** BEGIN **

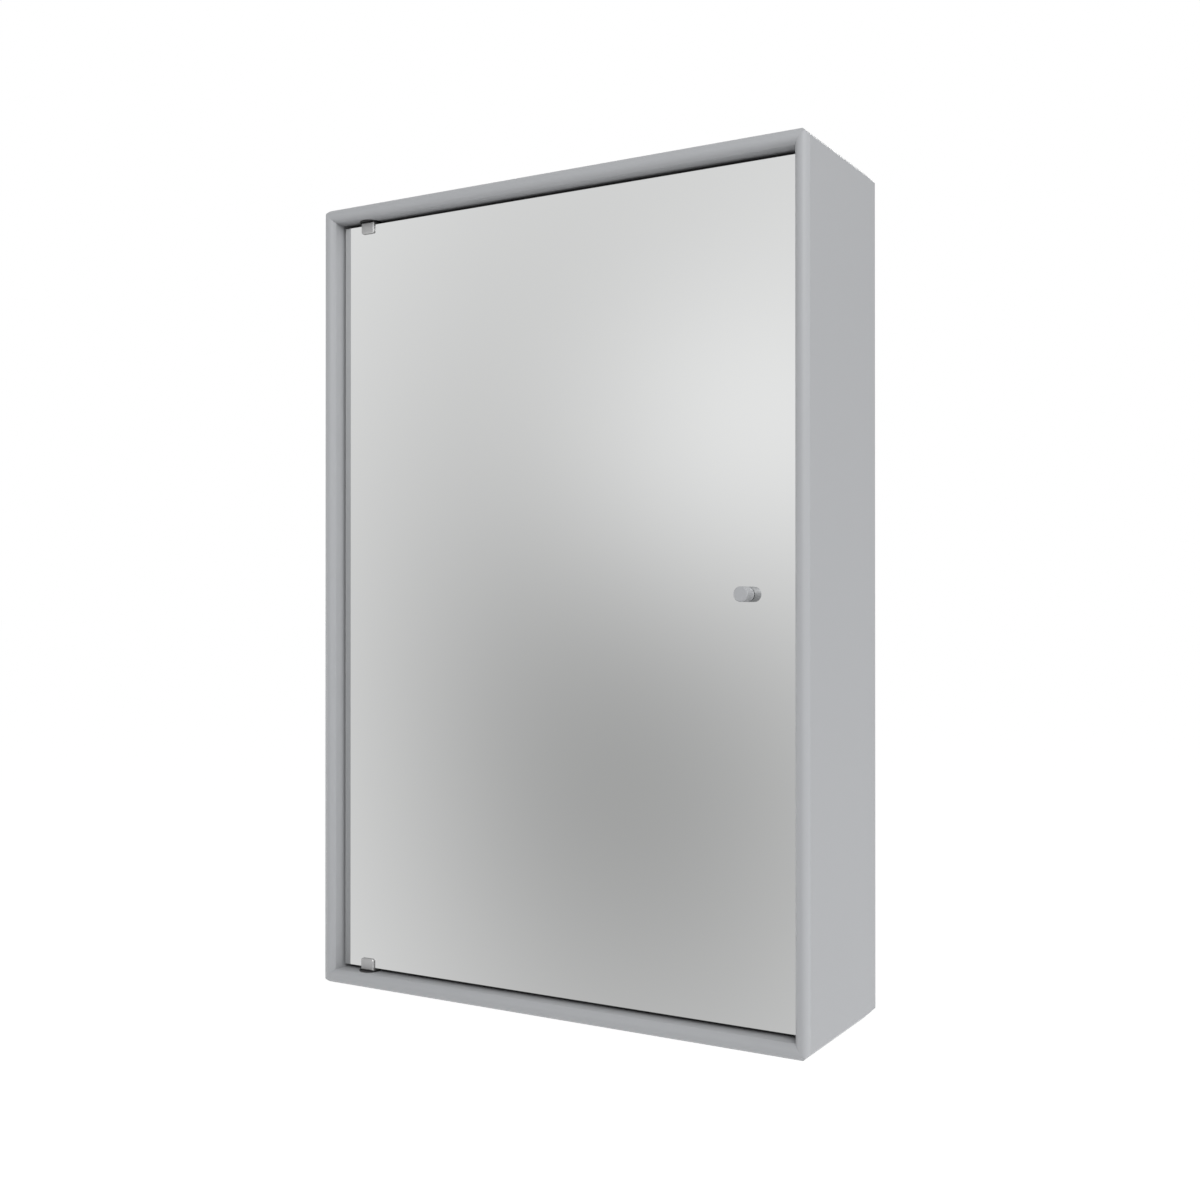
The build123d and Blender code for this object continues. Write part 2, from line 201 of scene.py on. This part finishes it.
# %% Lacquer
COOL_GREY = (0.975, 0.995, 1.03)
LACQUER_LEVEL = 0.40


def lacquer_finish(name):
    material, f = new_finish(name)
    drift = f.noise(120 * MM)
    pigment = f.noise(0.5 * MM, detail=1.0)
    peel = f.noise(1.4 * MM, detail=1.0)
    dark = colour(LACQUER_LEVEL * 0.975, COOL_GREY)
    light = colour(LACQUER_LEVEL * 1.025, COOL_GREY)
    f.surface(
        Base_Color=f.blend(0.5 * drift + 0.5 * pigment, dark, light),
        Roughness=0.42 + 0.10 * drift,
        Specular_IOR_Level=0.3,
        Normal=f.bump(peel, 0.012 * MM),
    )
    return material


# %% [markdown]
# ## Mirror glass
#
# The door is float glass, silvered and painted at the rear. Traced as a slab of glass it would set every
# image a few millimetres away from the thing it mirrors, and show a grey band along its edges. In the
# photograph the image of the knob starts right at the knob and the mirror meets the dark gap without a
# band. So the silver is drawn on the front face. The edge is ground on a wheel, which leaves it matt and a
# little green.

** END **

■ **THE REQUEST**: All of the material above needs to be copied exactly.

■ **THE RESULT**:
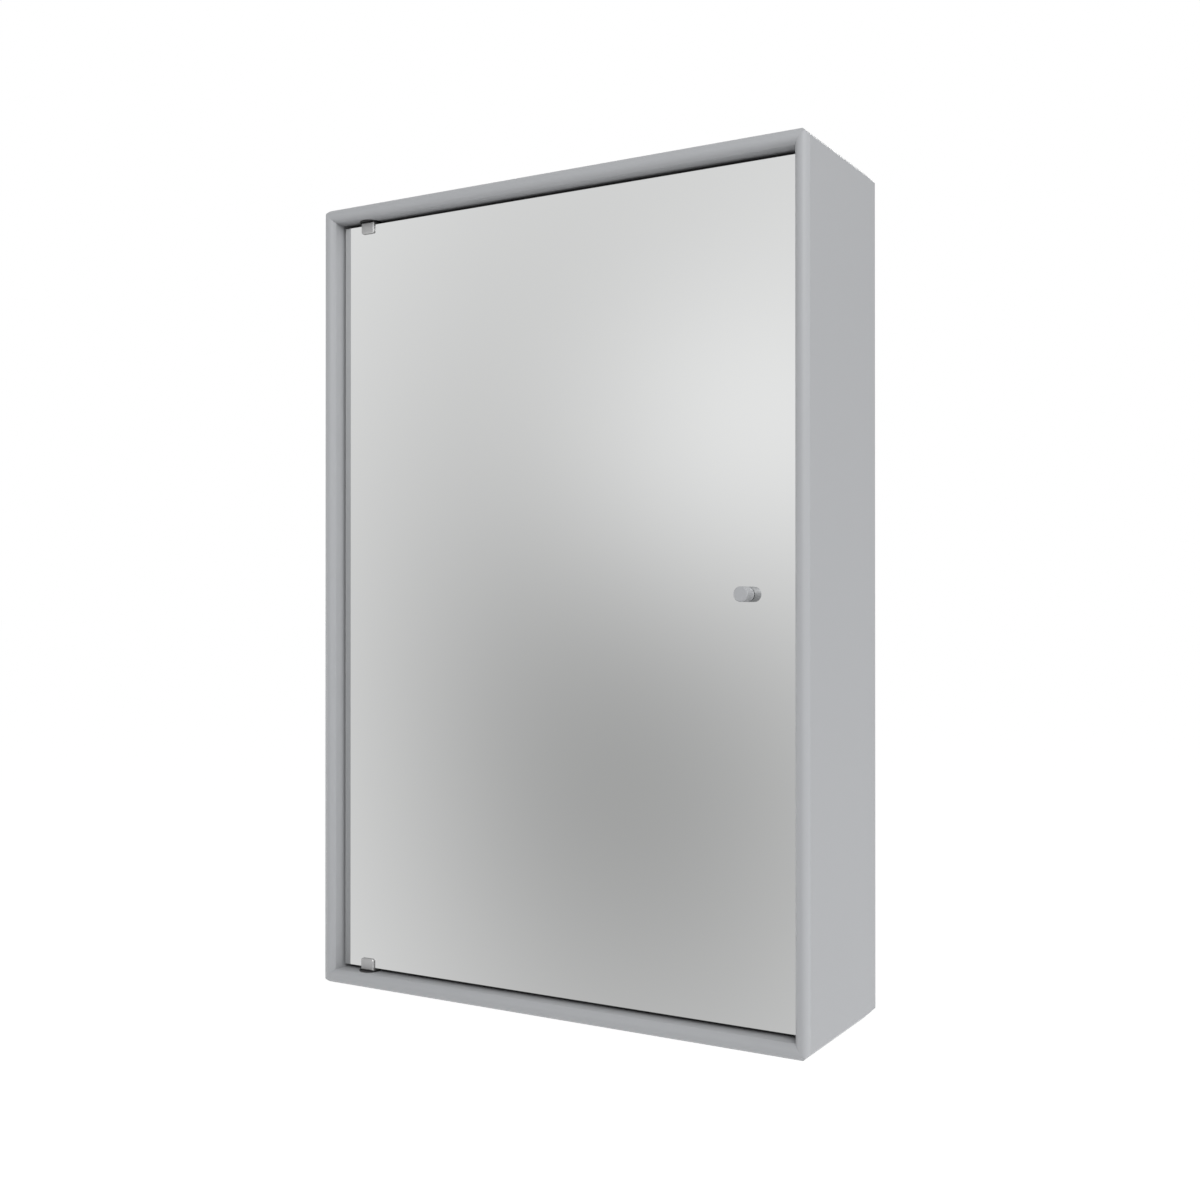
The build123d and Blender code for this object continues. Write part 2, from line 201 of scene.py on. This part finishes it.
# %% Lacquer
COOL_GREY = (0.975, 0.995, 1.03)
LACQUER_LEVEL = 0.40


def lacquer_finish(name):
    material, f = new_finish(name)
    drift = f.noise(120 * MM)
    pigment = f.noise(0.5 * MM, detail=1.0)
    peel = f.noise(1.4 * MM, detail=1.0)
    dark = colour(LACQUER_LEVEL * 0.975, COOL_GREY)
    light = colour(LACQUER_LEVEL * 1.025, COOL_GREY)
    f.surface(
        Base_Color=f.blend(0.5 * drift + 0.5 * pigment, dark, light),
        Roughness=0.42 + 0.10 * drift,
        Specular_IOR_Level=0.3,
        Normal=f.bump(peel, 0.012 * MM),
    )
    return material


# %% [markdown]
# ## Mirror glass
#
# The door is float glass, silvered and painted at the rear. Traced as a slab of glass it would set every
# image a few millimetres away from the thing it mirrors, and show a grey band along its edges. In the
# photograph the image of the knob starts right at the knob and the mirror meets the dark gap without a
# band. So the silver is drawn on the front face. The edge is ground on a wheel, which leaves it matt and a
# little green.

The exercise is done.